> [Stated task]:
Take every line from the listing below that contains "shown".

────

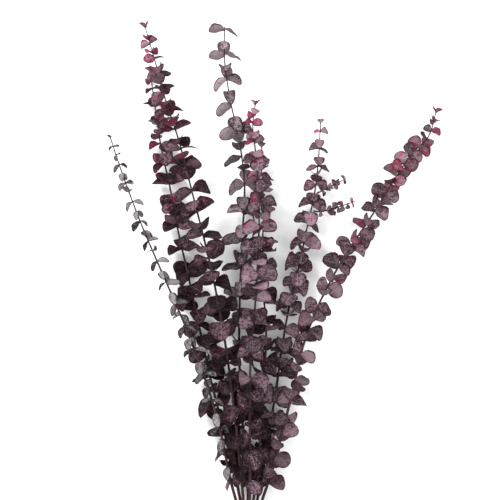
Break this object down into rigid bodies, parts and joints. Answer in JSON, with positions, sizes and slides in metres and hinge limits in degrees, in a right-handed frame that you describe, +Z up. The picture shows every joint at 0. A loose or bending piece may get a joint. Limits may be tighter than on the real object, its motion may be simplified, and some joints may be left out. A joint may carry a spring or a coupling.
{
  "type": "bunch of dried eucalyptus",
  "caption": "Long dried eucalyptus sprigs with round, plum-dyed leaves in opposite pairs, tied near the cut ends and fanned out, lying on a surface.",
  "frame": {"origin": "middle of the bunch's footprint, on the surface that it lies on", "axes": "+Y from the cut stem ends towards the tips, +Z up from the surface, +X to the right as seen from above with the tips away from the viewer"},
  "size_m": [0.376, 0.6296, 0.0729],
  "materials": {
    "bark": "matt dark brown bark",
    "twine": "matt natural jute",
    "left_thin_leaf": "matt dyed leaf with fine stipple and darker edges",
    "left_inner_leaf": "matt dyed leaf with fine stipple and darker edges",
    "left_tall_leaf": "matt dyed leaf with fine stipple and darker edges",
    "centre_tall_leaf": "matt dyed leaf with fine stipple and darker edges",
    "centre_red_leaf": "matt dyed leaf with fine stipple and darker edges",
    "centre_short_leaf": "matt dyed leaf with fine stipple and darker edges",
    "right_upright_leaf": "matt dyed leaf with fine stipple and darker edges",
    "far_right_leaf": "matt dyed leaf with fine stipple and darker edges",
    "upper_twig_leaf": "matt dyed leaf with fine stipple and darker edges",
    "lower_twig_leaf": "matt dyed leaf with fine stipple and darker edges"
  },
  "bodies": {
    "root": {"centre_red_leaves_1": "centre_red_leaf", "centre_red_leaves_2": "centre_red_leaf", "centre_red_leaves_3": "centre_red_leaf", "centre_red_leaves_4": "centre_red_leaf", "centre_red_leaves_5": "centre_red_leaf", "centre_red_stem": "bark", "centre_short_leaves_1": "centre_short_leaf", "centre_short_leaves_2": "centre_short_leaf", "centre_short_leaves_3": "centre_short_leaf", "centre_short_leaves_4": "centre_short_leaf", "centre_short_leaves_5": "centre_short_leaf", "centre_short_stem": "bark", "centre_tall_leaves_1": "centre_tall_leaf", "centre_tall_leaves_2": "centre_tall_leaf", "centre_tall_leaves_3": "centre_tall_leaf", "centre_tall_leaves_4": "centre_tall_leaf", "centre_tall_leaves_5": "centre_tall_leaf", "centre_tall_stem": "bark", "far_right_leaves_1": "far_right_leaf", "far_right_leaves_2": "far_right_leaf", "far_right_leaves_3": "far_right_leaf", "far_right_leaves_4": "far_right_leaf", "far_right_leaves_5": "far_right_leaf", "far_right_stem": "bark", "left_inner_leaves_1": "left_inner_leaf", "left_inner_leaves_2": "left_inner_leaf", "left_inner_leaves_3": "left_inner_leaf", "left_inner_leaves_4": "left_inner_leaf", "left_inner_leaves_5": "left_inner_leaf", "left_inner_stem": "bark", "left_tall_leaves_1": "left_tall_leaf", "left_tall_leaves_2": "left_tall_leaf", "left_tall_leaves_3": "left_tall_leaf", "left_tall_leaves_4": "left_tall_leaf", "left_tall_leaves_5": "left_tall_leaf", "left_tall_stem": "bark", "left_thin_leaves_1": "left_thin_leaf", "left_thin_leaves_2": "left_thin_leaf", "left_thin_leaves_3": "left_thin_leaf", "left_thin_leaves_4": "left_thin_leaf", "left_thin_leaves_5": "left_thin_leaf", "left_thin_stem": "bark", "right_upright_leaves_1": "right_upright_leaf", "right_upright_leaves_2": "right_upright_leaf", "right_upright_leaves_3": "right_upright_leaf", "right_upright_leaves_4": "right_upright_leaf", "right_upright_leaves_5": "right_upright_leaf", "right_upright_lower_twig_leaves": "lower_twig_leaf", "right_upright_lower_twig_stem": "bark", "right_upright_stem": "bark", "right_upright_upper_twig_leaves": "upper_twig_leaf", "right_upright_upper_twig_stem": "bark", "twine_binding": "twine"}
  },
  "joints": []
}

────

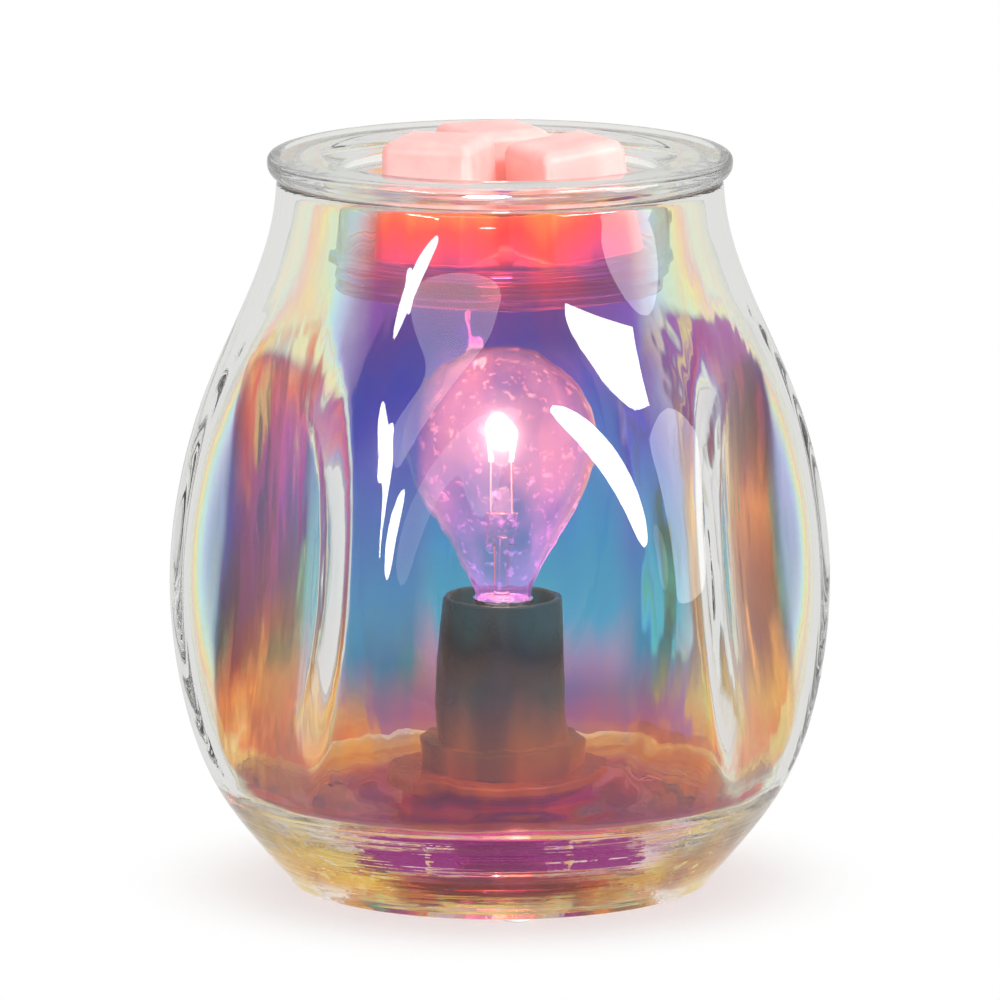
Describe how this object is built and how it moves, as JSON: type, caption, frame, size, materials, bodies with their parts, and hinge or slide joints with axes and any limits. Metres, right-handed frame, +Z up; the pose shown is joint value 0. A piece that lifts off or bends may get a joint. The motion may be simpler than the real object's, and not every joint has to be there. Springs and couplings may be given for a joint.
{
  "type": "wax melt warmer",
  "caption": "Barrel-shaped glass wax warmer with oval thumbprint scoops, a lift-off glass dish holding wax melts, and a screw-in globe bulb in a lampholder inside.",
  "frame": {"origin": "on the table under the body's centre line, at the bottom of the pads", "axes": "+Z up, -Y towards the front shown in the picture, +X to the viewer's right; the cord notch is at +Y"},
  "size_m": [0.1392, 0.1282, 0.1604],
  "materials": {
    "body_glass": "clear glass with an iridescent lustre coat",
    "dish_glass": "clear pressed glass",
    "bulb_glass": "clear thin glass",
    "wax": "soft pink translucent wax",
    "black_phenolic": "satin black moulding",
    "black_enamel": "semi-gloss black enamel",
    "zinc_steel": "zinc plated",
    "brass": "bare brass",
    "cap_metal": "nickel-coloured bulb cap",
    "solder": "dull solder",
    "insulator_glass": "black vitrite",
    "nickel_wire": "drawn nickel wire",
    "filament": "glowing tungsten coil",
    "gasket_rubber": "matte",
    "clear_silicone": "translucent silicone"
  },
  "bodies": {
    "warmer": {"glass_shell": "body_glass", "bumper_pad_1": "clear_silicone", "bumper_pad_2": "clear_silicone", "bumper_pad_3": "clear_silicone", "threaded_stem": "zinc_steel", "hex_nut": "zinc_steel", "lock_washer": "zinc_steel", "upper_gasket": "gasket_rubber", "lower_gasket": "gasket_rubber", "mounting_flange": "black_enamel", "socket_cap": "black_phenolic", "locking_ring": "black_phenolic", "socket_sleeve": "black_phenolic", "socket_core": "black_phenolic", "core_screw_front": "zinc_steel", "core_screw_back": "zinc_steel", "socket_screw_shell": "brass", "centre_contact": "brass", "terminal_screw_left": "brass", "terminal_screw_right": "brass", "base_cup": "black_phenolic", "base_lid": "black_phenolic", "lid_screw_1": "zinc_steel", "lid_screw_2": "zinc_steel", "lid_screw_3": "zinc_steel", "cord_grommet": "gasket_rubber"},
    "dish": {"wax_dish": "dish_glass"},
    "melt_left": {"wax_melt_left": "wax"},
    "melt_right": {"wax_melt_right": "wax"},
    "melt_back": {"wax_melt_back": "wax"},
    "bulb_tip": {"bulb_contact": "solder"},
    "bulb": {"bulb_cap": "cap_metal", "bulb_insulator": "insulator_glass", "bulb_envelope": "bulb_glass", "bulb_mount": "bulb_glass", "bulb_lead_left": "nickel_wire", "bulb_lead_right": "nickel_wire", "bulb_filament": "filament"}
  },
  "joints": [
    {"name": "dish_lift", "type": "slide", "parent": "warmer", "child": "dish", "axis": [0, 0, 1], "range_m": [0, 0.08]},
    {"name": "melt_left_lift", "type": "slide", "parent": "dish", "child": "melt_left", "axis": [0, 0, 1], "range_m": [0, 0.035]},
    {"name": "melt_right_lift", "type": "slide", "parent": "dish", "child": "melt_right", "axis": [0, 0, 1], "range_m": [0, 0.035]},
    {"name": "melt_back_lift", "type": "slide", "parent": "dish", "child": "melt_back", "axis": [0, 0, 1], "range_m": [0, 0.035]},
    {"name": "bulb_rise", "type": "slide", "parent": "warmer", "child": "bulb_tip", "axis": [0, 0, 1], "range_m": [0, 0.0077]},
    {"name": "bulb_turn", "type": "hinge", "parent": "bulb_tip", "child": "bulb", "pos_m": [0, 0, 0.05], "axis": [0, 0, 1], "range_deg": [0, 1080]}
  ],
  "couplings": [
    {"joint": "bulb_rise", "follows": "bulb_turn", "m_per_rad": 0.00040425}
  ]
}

────

> [Response to the exercise]:
Describe how this object is built and how it moves, as JSON: type, caption, frame, size, materials, bodies with their parts, and hinge or slide joints with axes and any limits. Metres, right-handed frame, +Z up; the pose shown is joint value 0. A piece that lifts off or bends may get a joint. The motion may be simpler than the real object's, and not every joint has to be there. Springs and couplings may be given for a joint.
  "frame": {"origin": "on the table under the body's centre line, at the bottom of the pads", "axes": "+Z up, -Y towards the front shown in the picture, +X to the viewer's right; the cord notch is at +Y"},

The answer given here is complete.